Request: Word for word, restate the lines from the start of the data below through the line containing "fronts face -Y.".

Provided data:
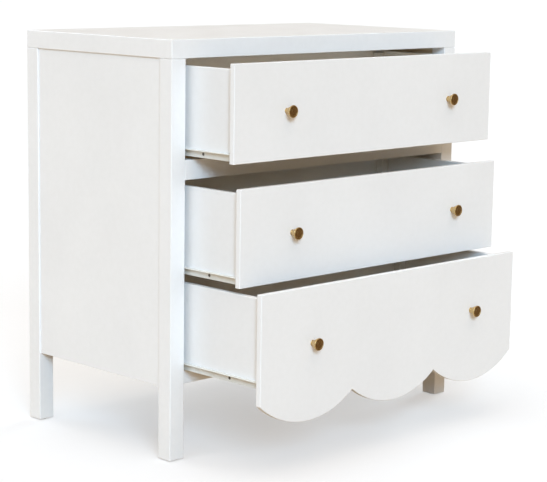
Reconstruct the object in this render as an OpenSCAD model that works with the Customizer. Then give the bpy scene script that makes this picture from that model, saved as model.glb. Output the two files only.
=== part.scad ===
// Three-drawer dresser: slab top on four square legs, framed side panels, one rail between
// the upper two drawers, a scalloped bottom drawer and roller slides under every drawer.
// Millimetres, +Z up. Origin on the floor, midway across and midway between the back of
// the case and the knobs of the bottom drawer. The fronts face -Y.

/* [Case] */
// Width over the legs
case_w = 820; // [700:10:1000]
// Depth of the legs and the top
case_d = 445; // [400:5:600]
// Height of the top surface above the floor
case_h = 810; // [800:5:830]
// Thickness of the top slab
slab_t = 36; // [24:1:40]
// Side of a square leg
leg_s = 35; // [30:1:45]
// How far the side panels sit inside the outer faces of the legs
panel_inset = 3; // [1:0.5:6]
// Thickness of a side panel
panel_t = 15; // [12:1:16]
// Height of the panels and lowest rails above the floor
skirt_z = 144; // [130:1:150]

/* [Drawer fronts] */
// Thickness of a drawer front
front_t = 12; // [10:1:16]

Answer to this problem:
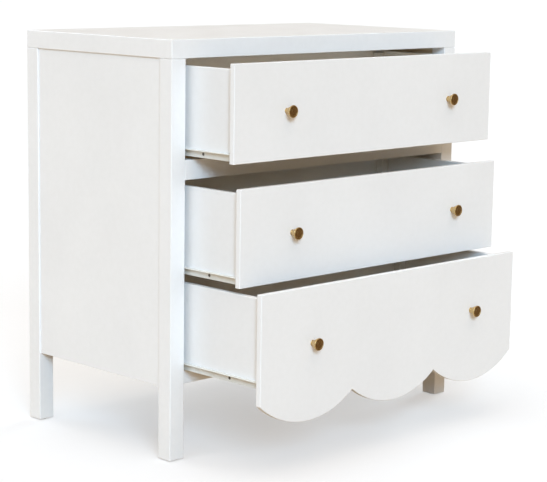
Reconstruct the object in this render as an OpenSCAD model that works with the Customizer. Then give the bpy scene script that makes this picture from that model, saved as model.glb. Output the two files only.
=== part.scad ===
// Three-drawer dresser: slab top on four square legs, framed side panels, one rail between
// the upper two drawers, a scalloped bottom drawer and roller slides under every drawer.
// Millimetres, +Z up. Origin on the floor, midway across and midway between the back of
// the case and the knobs of the bottom drawer. The fronts face -Y.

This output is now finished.